How does phishing affect markets and tokenomics?

Large thefts and persistent scams reduce user confidence, potentially impacting liquidity, participation, and long-term demand—factors that can influence a project’s tokenomics and market cap. Responsible security practices boost ecosystem trust.

Are security keys and passkeys worth it for exchanges?

Yes. Phishing-resistant MFA (FIDO2/WebAuthn) is recommended in NIST guidance (SP 800‑63B) and helps prevent credential-theft attacks on exchange accounts and admin dashboards.

What is address poisoning, and how do I avoid it?

Attackers send tiny transfers from look-alike addresses so you later copy the wrong one.

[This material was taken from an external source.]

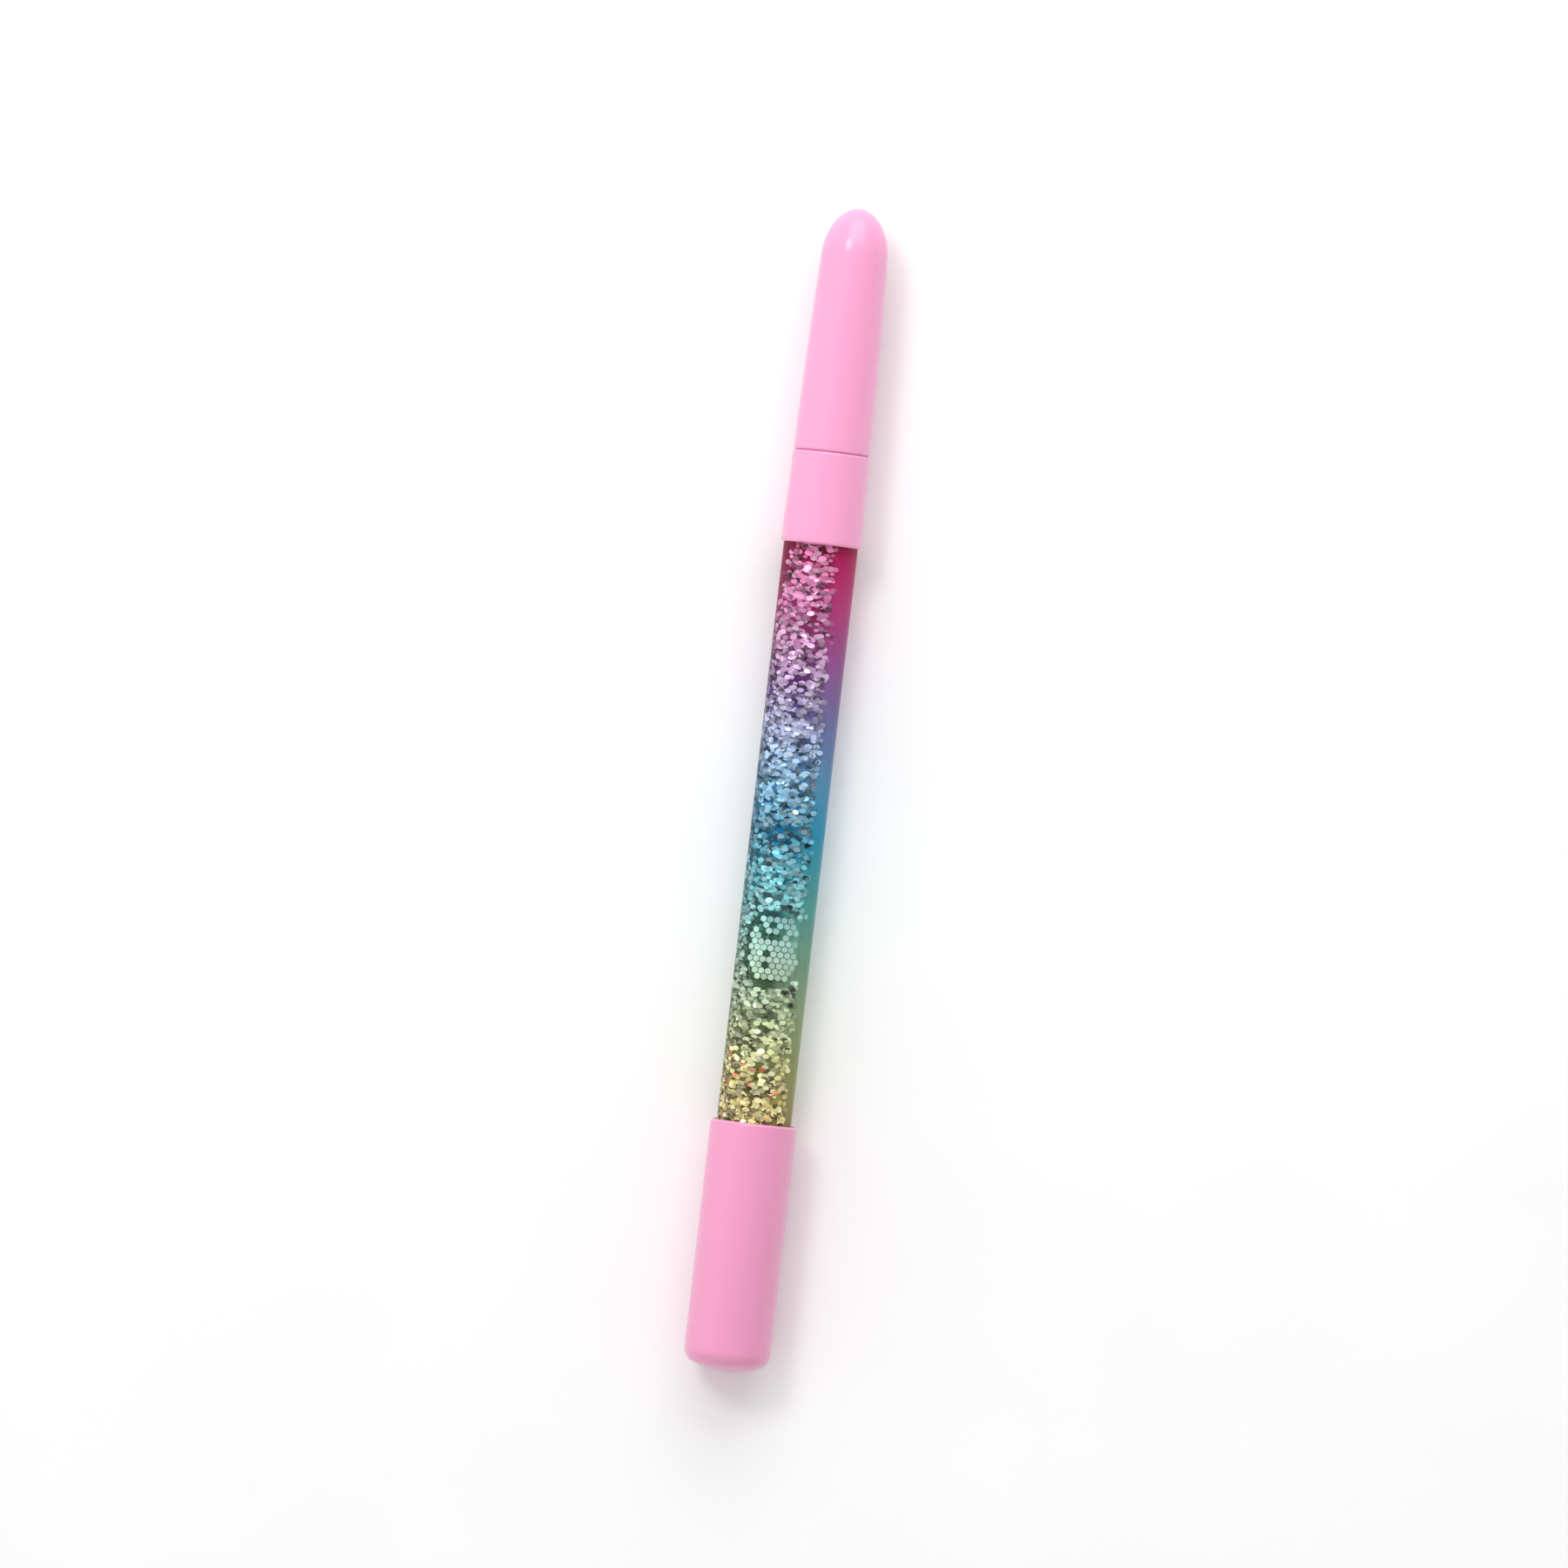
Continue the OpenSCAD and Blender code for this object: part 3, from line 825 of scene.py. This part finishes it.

Verify the full address and use an Allowlist/Blocklist for frequent recipients. See also Address Poisoning.

Does 2FA help against phishing?

Yes. While not perfect, 2FA significantly raises the bar by requiring a second factor. Phishing-resistant methods (security keys/passkeys) are stronger than SMS-based codes.

What should I do if I clicked a malicious link?

Disconnect your wallet, revoke approvals immediately, move remaining assets to a safe wallet (preferably hardware-based), rotate passwords, run malware scans, and monitor accounts. Consider professional incident response if substantial funds are at risk.

Are there official resources to learn more?

Yes. The FTC’s consumer guidance (FTC), CISA’s security tips (CISA), Investopedia, Wikipedia, and Binance Academy are good starting points.

How does phishing intersect with DeFi and NFTs?

Airdrop claims, fake mints, and malicious marketplace links can lead to dangerous approvals or signature requests. Always verify official links, test with minimal exposure, and prefer wallets that provide simulation and clear prompts. For broader context, see Decentralized Finance (DeFi) and NFT (Non-Fungible Token).